Please always keep in mind that writing is a very technical craft with laws that should not be ignored and at the same time is a very creative outlet with vast amounts of room to make creative decisions that will be best for that piece of work. The balance is a very fine line and writers must use their own judgement about the information they receive. There is a lot out there!
#5: Writing dialogue is about replicating human speech as accurately and realistically as possible in every scenario . HINT: NO IT’S NOT!
If anyone here has read my short stories, then they know I struggle with writing cohesive dialogue for my characters. The above advice irks me to the extreme because it’s simply not what I have been taught and the wisdom is highly misleading especially if given to a new writer just starting out.
This advice could be taken in the most literal of ways. Dialogue serves a number of specific purposes like moving the story along, providing critical information, and vital character development. There is simply too much mundane speech and conversations people have daily that are extremely meaningless. That type of conversation is boring and shouldn’t be included!

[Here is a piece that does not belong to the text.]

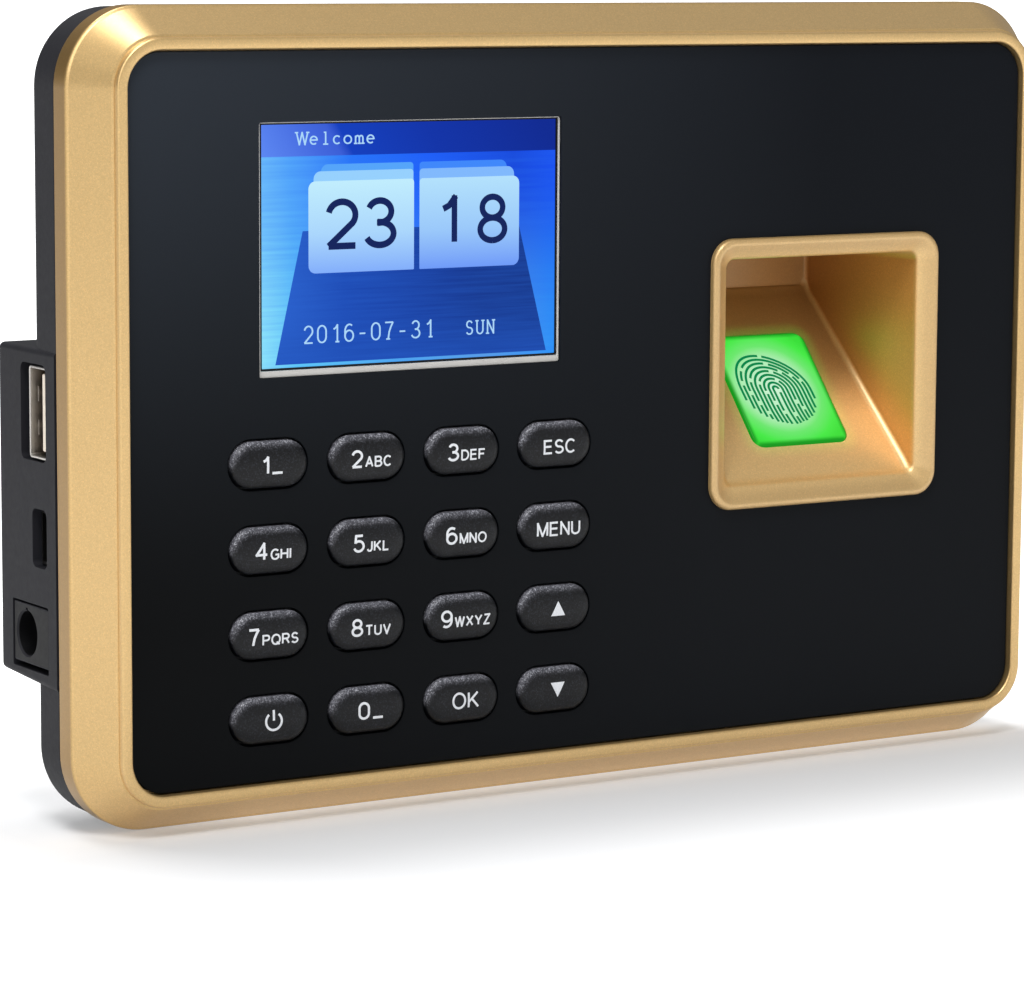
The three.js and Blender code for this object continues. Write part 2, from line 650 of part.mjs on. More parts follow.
function electronics() {
  const boardShape = roundedRectangle(93, 86, 1, -33.5, 0);
  add('main_board', plate(boardShape, BOARD_BACK - BOARD_THICKNESS, BOARD_BACK), 'board');
  const seat = BOARD_BACK + 0.05;
  const chip = (name, centre, width, height, thickness, finish) => {
    add(name, centredBox(centre, width, height, [seat, seat + thickness]), finish);
  };
  chip('processor', [-54, 25], 16, 16, 1.4, 'black');
  chip('memory_chip', [-34.5, 25.5], 11, 11, 1.2, 'black');
  chip('board_socket', [-13, 24.5], 14, 5, 2.8, 'cream');
  add('capacitor', roundBar(4, -62, -28, [seat, seat + 9.5], 20), 'steel');
  coinCell(seat + 0.05);
  const { x, z, width, height, back } = BATTERY;
  const batteryFront = BOARD_BACK + 2.5;
  add('battery', plate(roundedRectangle(width, height, 2, x, z), batteryFront, back), 'cell');
  add('battery_pad', centredBox([x, z], 46, 30, [BOARD_BACK + 0.1, batteryFront - 0.1]), 'rubber');
  speaker();
  const labelY = [-LABEL.depth + 0.05, -0.1];
  const label = centredBox([LABEL.x, LABEL.z], LABEL.width - 0.6, LABEL.height - 0.6, labelY);
  add('rating_label', label, 'label');
}

add('gold_bezel', bezel(), 'gold');
add('front_panel', panel(), 'black');
keypad();
display();
add('finger_well', fingerWell(), 'gold');
sensor();
add('rear_cover', rearCover(), 'housing');
screws();
ports();
electronics();

export default terminal;
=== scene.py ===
"""Fingerprint time terminal: the detailed surfaces, materials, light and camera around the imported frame.

Lengths are in millimetres in the functions below and become metres when a mesh is made. +X is right,
+Z is up and +Y points into the wall. Outlines are lists of (x, z) points seen from the front.
"""

from math import asin, atan2, cos, hypot, pi, radians, sin, sqrt, tan

import bmesh
import bpy
from mathutils import Matrix, Vector
from mathutils.geometry import tessellate_polygon


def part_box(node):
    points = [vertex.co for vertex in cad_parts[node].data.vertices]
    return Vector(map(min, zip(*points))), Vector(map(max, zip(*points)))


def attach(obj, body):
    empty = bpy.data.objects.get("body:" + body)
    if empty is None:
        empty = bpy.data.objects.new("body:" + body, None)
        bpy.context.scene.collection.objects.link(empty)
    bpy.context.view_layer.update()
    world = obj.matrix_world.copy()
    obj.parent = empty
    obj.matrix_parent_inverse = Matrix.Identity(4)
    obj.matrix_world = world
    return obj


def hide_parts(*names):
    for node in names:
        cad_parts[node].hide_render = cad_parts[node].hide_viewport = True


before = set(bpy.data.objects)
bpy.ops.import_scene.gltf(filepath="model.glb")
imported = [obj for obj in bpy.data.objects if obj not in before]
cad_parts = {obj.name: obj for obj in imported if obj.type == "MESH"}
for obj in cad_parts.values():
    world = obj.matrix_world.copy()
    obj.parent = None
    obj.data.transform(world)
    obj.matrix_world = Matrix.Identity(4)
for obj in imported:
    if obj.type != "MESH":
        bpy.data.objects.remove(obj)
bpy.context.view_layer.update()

MM = 0.001


def span(node):
    """Lowest and highest corner of a CAD node, in millimetres."""
    low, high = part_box(node)
    return low / MM, high / MM


def middle(node):
    low, high = span(node)
    return (low + high) / 2


# ---------- places and sizes taken from the frame ----------
BEZEL_LOW, BEZEL_HIGH = span("gold_bezel")
PANEL_LOW, PANEL_HIGH = span("front_panel")
COVER_LOW, COVER_HIGH = span("rear_cover")
FIT = 0.2
FACE = PANEL_LOW.y                       # front face of the panel
PANEL_BACK = PANEL_HIGH.y
WIDTH = BEZEL_HIGH.x - BEZEL_LOW.x
HEIGHT = BEZEL_HIGH.z - BEZEL_LOW.z
PANEL_WIDTH = PANEL_HIGH.x - PANEL_LOW.x + FIT
PANEL_HEIGHT = PANEL_HIGH.z - PANEL_LOW.z + FIT
BORDER = (WIDTH - PANEL_WIDTH) / 2
PANEL_RADIUS = 5.2
LIP_FRONT = FACE + 6.5                   # front and rear edge of the bezel's side lip
LIP_REAR = FACE + 10.1
CORNER_STEPS = 20

KEY_NAMES = [f"key_{key}" for key in "1 2 3 esc 4 5 6 menu 7 8 9 up power 0 ok down".split()]
KEY_FLANGE = 1.0                         # the flange behind the panel is this much wider all round
KEY_GAP = 0.3
KEY_LOW, KEY_HIGH = span("key_1")
KEY_WIDTH = KEY_HIGH.x - KEY_LOW.x - 2 * KEY_FLANGE
KEY_HEIGHT = KEY_HIGH.z - KEY_LOW.z - 2 * KEY_FLANGE

WINDOW = middle("lcd_frame")
WINDOW_SIZE = (50, 35.9)
GLASS_LOW, GLASS_HIGH = span("lcd_glass")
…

Writers who follow this advice too closely will wind up with a messy, over-wordy, and boring manuscript filled with useless conversation that does nothing for the story. All dialogue and words written in a story really should have a purpose behind it that grows the characters, plot, setting, and story.
It should move the readers along as smoothly as possible and create some value for them. Who wants to read a book filled with endless ” Hello, how are you?” “I am good” “Great” “What did you do today?” “Nothing much” etc.
Please have a point to what you write, unless the purpose to make the readers bored to tears. This is not to say that writers shouldn’t be aware of the realism of it all. Create characters that behave in an understandable and natural way. The character’s voice should be realistic and easy to relate with.